[begin Dataset excerpt]

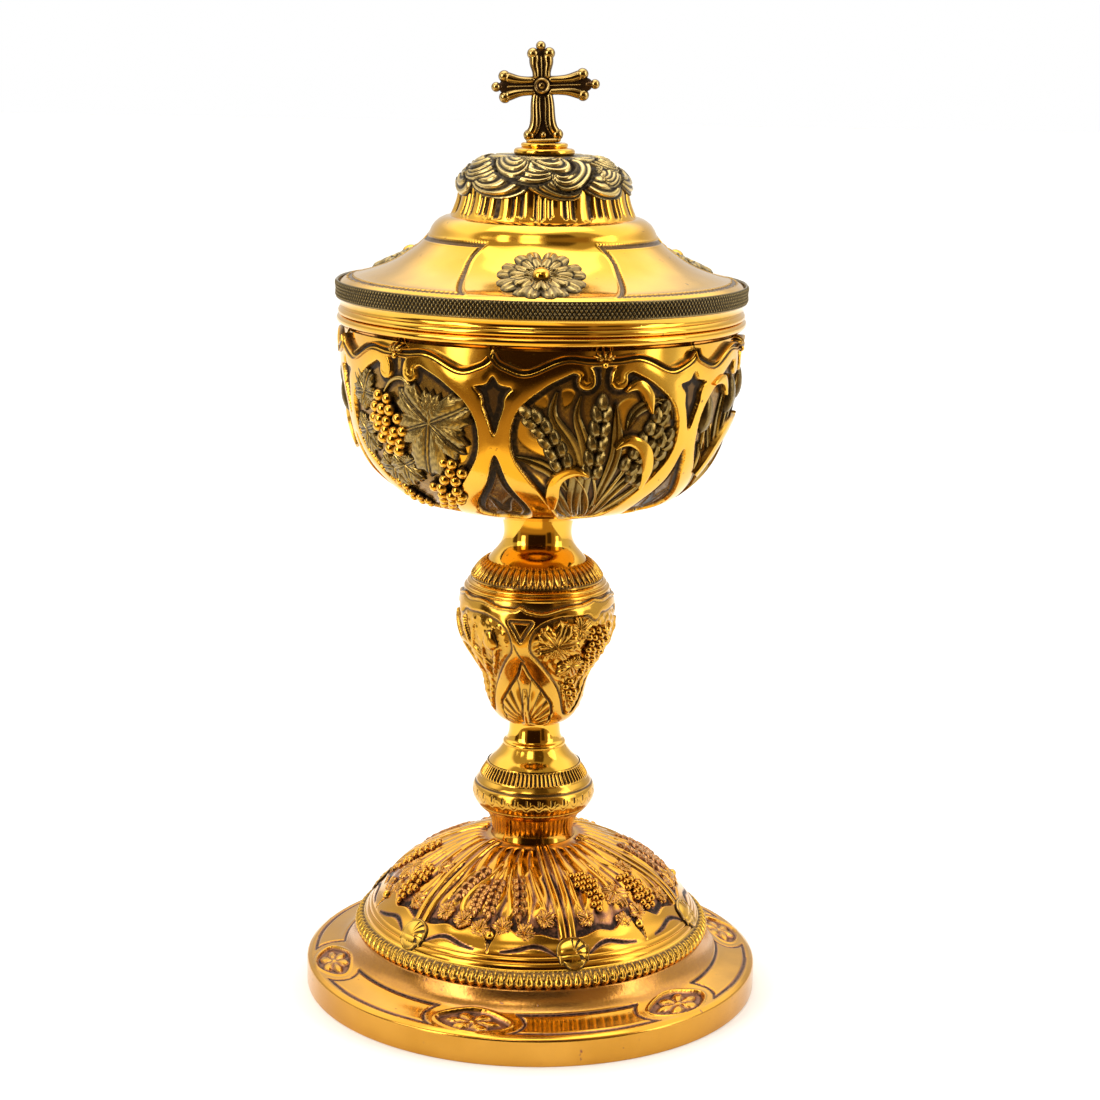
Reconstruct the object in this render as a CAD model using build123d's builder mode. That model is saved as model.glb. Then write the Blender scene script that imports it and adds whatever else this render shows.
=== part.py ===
"""Ciborium: a lidded communion vessel in gilt metal, built as a stack on one tie rod.

Units are millimetres. +Z is up, and the origin is the centre of the foot's resting ring.
-Y is the front. Azimuths are in degrees, from the front towards +X.
"""

import os
from math import cos, hypot, radians, sin

from build123d import *

# --- driving dimensions -------------------------------------------------------------
FOOT_R = 70.0
SHEET = 1.2  # spun and stamped sheet
TURNED_WALL = 1.2  # hollow turned and cast pieces of the stem
CUP_WALL = 1.2
FALSE_CUP_WALL = 1.3
FALSE_CUP_GAP = 0.15  # between the cup and the openwork cup around it
LID_SHEET = 1.0

# heights of the joints between the stacked pieces, from the bottom up
FLANGE_TOP = 16.9
GADROON_TOP = 22.6
DOME_TOP = 47.2
BASE_COLLAR_TOP = 55.0
LOWER_KNOP_TOP = 66.2
RIBBED_RING_TOP = 70.6
MIDDLE_COLLAR_TOP = 84.4
KNOP_TOP = 128.4
SHOULDER_TOP = 134.3
UPPER_COLLAR_TOP = 148.6
CUP_BOTTOM = UPPER_COLLAR_TOP + FALSE_CUP_WALL + FALSE_CUP_GAP
CUP_TOP = 208.6
LID_RING_TOP = 213.4
CROWN_SEAT = 237.4
KNURL_TOP = 218.7
LID_TOP = 255.3
SEAT_TOP = 258.9
CROSS_TOP = 288.0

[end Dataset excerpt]

- _Set task_:
Repeat the lines above exactly.

- _Solved exercise_:
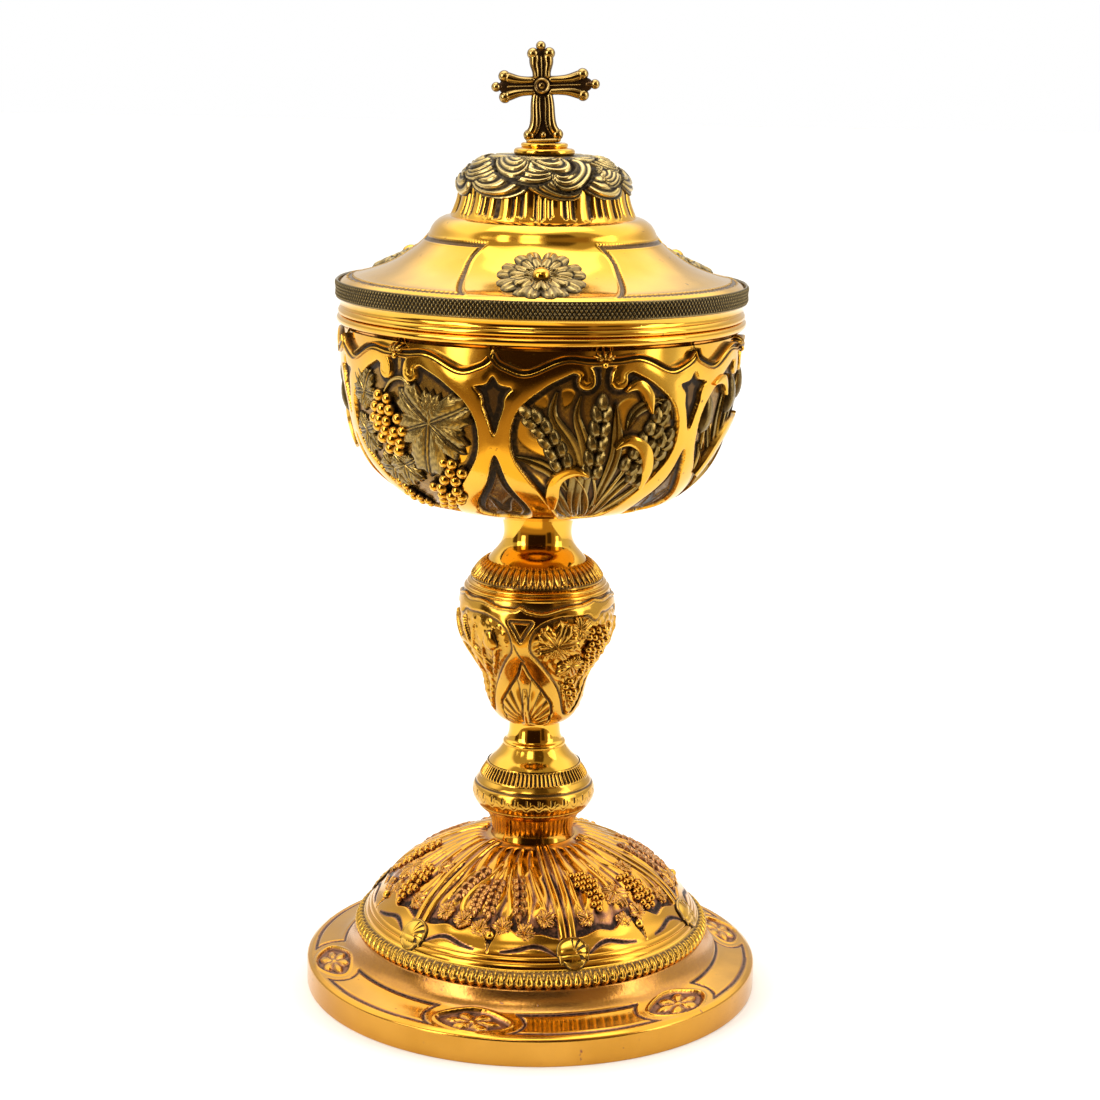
Reconstruct the object in this render as a CAD model using build123d's builder mode. That model is saved as model.glb. Then write the Blender scene script that imports it and adds whatever else this render shows.
=== part.py ===
"""Ciborium: a lidded communion vessel in gilt metal, built as a stack on one tie rod.

Units are millimetres. +Z is up, and the origin is the centre of the foot's resting ring.
-Y is the front. Azimuths are in degrees, from the front towards +X.
"""

import os
from math import cos, hypot, radians, sin

from build123d import *

# --- driving dimensions -------------------------------------------------------------
FOOT_R = 70.0
SHEET = 1.2  # spun and stamped sheet
TURNED_WALL = 1.2  # hollow turned and cast pieces of the stem
CUP_WALL = 1.2
FALSE_CUP_WALL = 1.3
FALSE_CUP_GAP = 0.15  # between the cup and the openwork cup around it
LID_SHEET = 1.0

# heights of the joints between the stacked pieces, from the bottom up
FLANGE_TOP = 16.9
GADROON_TOP = 22.6
DOME_TOP = 47.2
BASE_COLLAR_TOP = 55.0
LOWER_KNOP_TOP = 66.2
RIBBED_RING_TOP = 70.6
MIDDLE_COLLAR_TOP = 84.4
KNOP_TOP = 128.4
SHOULDER_TOP = 134.3
UPPER_COLLAR_TOP = 148.6
CUP_BOTTOM = UPPER_COLLAR_TOP + FALSE_CUP_WALL + FALSE_CUP_GAP
CUP_TOP = 208.6
LID_RING_TOP = 213.4
CROWN_SEAT = 237.4
KNURL_TOP = 218.7
LID_TOP = 255.3
SEAT_TOP = 258.9
CROSS_TOP = 288.0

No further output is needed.